I played a Rouge Wizard with the Dreamer trait. It didn’t really came up in play very often. Part of the character’s back story was that she had forseen the end of the world in her dreams; we used Apocalypse-wise to establish facts about the Apocalypse (Like, for example, that Djinn were prophesied to be involved somehow), but never as a Astrology-style universal FoRK. The character in question also had Omen-wise, but that mainly got used as a FoRK into Falsehood to invent fake omens for the purpose of conning superstitious yokels.

The Dreamer and Gifted traits are pretty central to this character, being used to explain the “Spooky” character trait which drove him from the easy life of nobility into seeking answers in the outcast life of a rogue wizard, one (dream-based) belief revolves around two brothers being consumed by the dragons that they hunt and causing a war that destroys the world. Another belief is about his need to learn to fend for himself as his prophecies have frightened the last of his servants away. (His last is about finding more spells to learn).

The concept for the character was one of a noble child who always seemed to know things he shouldn’t be able to. The dreams grant him this knowledge and they are a form of (uncontrollable) divination caused by his gifted nature and his lifepaths reflect the choices these dreams (and character conception) have caused (Born Noble, Noble Student, Arcane Devotee > Outcast Rogue Wizard) as he sought answers for what was happening to him and why.

Perhaps the player should be broadening his characters Wises so that instead of just using Dream Wise his dreams could be the game mechanism that allows his character to attempt to open any wise related to the issue at hand such as a “______” wise to have information about a person, place, or thing he has dreamed of, but hasn’t actually experienced yet. That would allow the dream wise to be used to recall details of his dreams without FoRKing it into anything (treat it like a graduated test, the better the roll, the clearer the details) so in the case of the Dragon Dreams, it would require four or more successes to recall the coat of arms on the brothers shields. That information could then give him a proper starting point for his research into heraldry.
If the character wanted to attempt a City Wise with the justification of having been there in a dream, he could make statements about the city that he believed to be true, make his (beginners luck) roll and succeed or fail based on those results.
(It’s a cool character concept, but it makes my head hurt)

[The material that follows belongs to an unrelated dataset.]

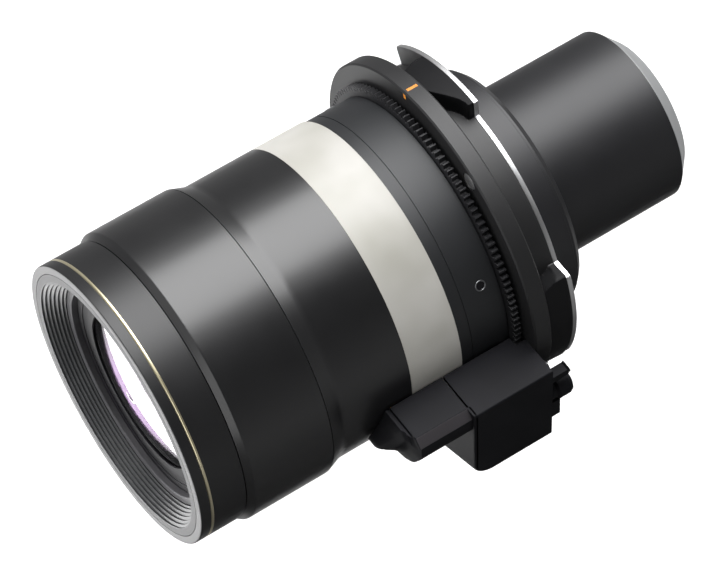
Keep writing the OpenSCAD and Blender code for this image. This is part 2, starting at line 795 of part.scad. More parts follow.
module plate_screws() color("#c4c6ca") axial() {
    around(plate_screw_count, mark_angle) translate([plate_screw_pcr, 0, neck_rear_z - plate_screw_len])
        difference() {
            union() {
                cylinder(r = flange_shank_d / 2, h = plate_screw_len + plate_t - line_inset, $fn = fine_fn);
                translate([0, 0, plate_screw_len + plate_t - plate_head_t])
                    cylinder(r = plate_head_d / 2, h = plate_head_t - line_inset, $fn = fine_fn);
            }
            translate([0, 0, plate_screw_len + plate_t - plate_head_t / 2])
                for (a = [0, 90]) rotate([0, 0, a])
                    cube([plate_head_d / 2, plate_head_d / 8, plate_head_t], center = true);
        }
}

// Rear
rear_in_r = rear_r - rear_wall;
collar_chamfer = 2.4;
module rear_ring() color("#242528") axial() {
    tube(rear_ring_r, rear_r, plate_rear_z, rear_ring_end_z);
}

module rear_collar() color("#242528") axial() {
    spun([
        [rear_r, rear_ring_end_z], [rear_ring_r - seam_w, rear_ring_end_z],
        [rear_ring_r - seam_w, collar_end_z - collar_chamfer],
        [rear_ring_r - seam_w - collar_chamfer, collar_end_z], [rear_r, collar_end_z]
    ]);
}

relay_flange_t = 3;
module relay_cell() color("#33353a") axial() {
    difference() {
        spun([
            [relay_r - cut, 0], [cell_r, 0], [cell_r, plate_rear_z - joint_gap], [rear_in_r, plate_rear_z - joint_gap],
            [rear_in_r, plate_rear_z + relay_len], [relay_r, plate_rear_z + relay_len],
            [relay_r, relay_flange_t], [relay_r - cut, relay_flange_t]
        ]);
    }
}

relay_edge_t = 8;
module relay_glass() color([0.7, 0.78, 0.8, 0.5]) axial() {
    rise = relay_r / 8;
    translate([0, 0, relay_flange_t]) element(relay_r, relay_edge_t, -rise / 2, -rise / 2);
    translate([0, 0, plate_rear_z + relay_len - relay_edge_t]) element(relay_r, relay_edge_t, -rise / 2, rise);
}

module aperture_ring() color("#141416") axial() {
    middle = plate_rear_z + relay_len / 3;
    tube(relay_r, relay_r / 2, middle, middle + cut);
}

module rear_barrel() color("#1c1d1f") axial() {
    tube(rear_r, rear_in_r, plate_rear_z, rear_end_z);
}

rear_glass_t = 7;
module rear_rim() color("#a5a7a9") axial() {
    seat = rim_len / 2;
    spun([
        [rear_clear_r, rim_end_z], [rim_r, rim_end_z], [rear_r, rear_end_z], [rear_in_r, rear_end_z],
        [rear_in_r, rear_end_z + cut], [rear_clear_r, rear_end_z + cut]
    ]);
}

module rear_glass() color([0.72, 0.76, 0.8, 0.5]) axial() {
    rise = rear_in_r / 12;
    translate([0, 0, rear_end_z + cut - rear_glass_t - rise / 2]) element(rear_in_r, rear_glass_t, -rise, rise);
}

inner_step = 17;
end_step = 10;
belly_drop = 13;

// Housing: outlines are [distance from the axis, drop below it], and run along the axis
housing_rear_z = flange_z;
housing_z = housing_rear_z - housing_len;
shelf_z = housing_z - shelf_len;
nose_z = shelf_z - nose_len;
saddle_r = mid_r + joint_gap;
housing_inner_x = flange_r - inner_step;
housing_end_x = housing_inner_x - end_step;
housing_belly = housing_depth + belly_drop;
edge_soft = 1.2;
gear_clear_r = zoom_tip_r + ring_gap;

module housing_outline(inset) {
    side = housing_reach - inset;
    polygon([
        [saddle_r / 2, inset], [side - edge_soft, inset], [side, inset + edge_soft],
        [side, housing_depth - inset - 3 * edge_soft], [side - 4 * edge_soft, housing_depth - inset],
        [housing_inner_x, housing_belly - inset], [housing_end_x + inset, housing_belly - inset - 3 * edge_soft],
        [housing_end_x + inset, saddle_r / 2], [saddle_r / 2, saddle_r / 2]
    ]);
}

// The barrel and the turning gear ring pass the housing's open inner side
module barrel_passage() {
    translate([0, 0, nose_z - cut]) cylinder(r = saddle_r, h = housing_rear_z - nose_z + 2 * cut);
    translate([0, 0, gear_front_z - ring_gap])
        cylinder(r = gear_clear_r, h = housing_rear_z - gear_front_z + ring_gap + cut);
}

module motor_housing() color("#1a1b1d") axial() {
    inside_len = housing_len - 2 * housing_wall;
    difference() {
        translate([0, 0, housing_z]) linear_extrude(housing_len) housing_outline(0);
        translate([0, 0, housing_z + housing_wall]) linear_extrude(inside_len + ring_gap)
            housing_outline(housing_wall);
        barrel_passage();
        translate([focus_axis_x, focus_drop, housing_z - cut])
            cylinder(r = bush_r, h = housing_wall + 2 * cut, $fn = fine_fn);
        rear_fixings() cylinder(r = rear_screw_d / 2, h = housing_wall + 2 * cut, $fn = fine_fn);
        translate([post_x, post_drop, housing_rear_z - housing_wall - cut])
            cylinder(r = post_d / 4, h = housing_wall + 2 * cut, $fn = fine_fn);
        translate([connector_x, connector_drop, housing_rear_z - housing_wall - cut])
            cube([connector_w, connector_h, housing_wall + 2 * cut]);
    }
}

// Screws, post and connector on the housing's rear wall, outside the flange
rear_screw_d = 2.4;
rear_screw_out = 4.6;
rear_screw_drop = 5;
low_screw_in = 7;
post_out = 5;
connector_in = 2.5;
rear_screw_head_d = 4.4;
rear_screw_head_t = 1.6;
post_x = flange_r + post_out;
post_drop = 21.6;
finger_drop = 8.2;
connector_x = flange_r - connector_in;
connector_drop = 28.2;
connector_w = 10;
connector_h = 9.6;
connector_wall = 1;
connector_len = 6.2;
screw_places = [[flange_r + rear_screw_out, rear_screw_drop], [flange_r - low_screw_in, housing_depth + cut]];
module rear_fixings() {
    for (place = screw_places)
        translate([place[0], place[1], housing_rear_z - housing_wall - cut]) children();
}

bush_r = 3;
bush_len = 3.4;
bracket_z = gear_front_z - ring_gap - bracket_t - cut;

// Shelf over the focus pinion, with a chamfered outer edge and a drooping nose
module shelf_outline(inset) {
    side = housing_reach - inset;
    polygon([
        [saddle_r / 2, inset], [side - shelf_chamfer, inset], [side, inset + shelf_chamfer],
        [side, shelf_depth - inset], [side - 2 * shelf_chamfer, shelf_belly - inset],
        [saddle_r / 2, shelf_belly - inset]
    ]);
}
shelf_belly = focus_drop + focus_pinion_r + housing_wall + 2 * ring_gap;
thin = 0.1;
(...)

I’d go with something like Dream Interpretation-wise. Then if they’re about to do something and they want to consult their dreams, they can go to sleep and hope they dream. If they do dream, they can attempt to interpret the dream as a linked test toward whatever it is they hope to accomplish.

I wouldn’t treat it as some sort of universal FoRK. Nor would I assume that they had dreamed about this particular thing in the past. I’m all for using the Dreamer trait as a deliberate act, but make it a deliberate act.

I do like the idea of using the DoF to determine (when asked) if the dreamer just happens to have ever had a dream regarding “_____” as it is similar in game mechanics as asking if there happens to be an unlocked door or window to sneak in through (or any other unplanned yet possible occurrences that are determined by either DoF or even a simple say yes) if so, the dream wise roll could determine the extent of what was seen.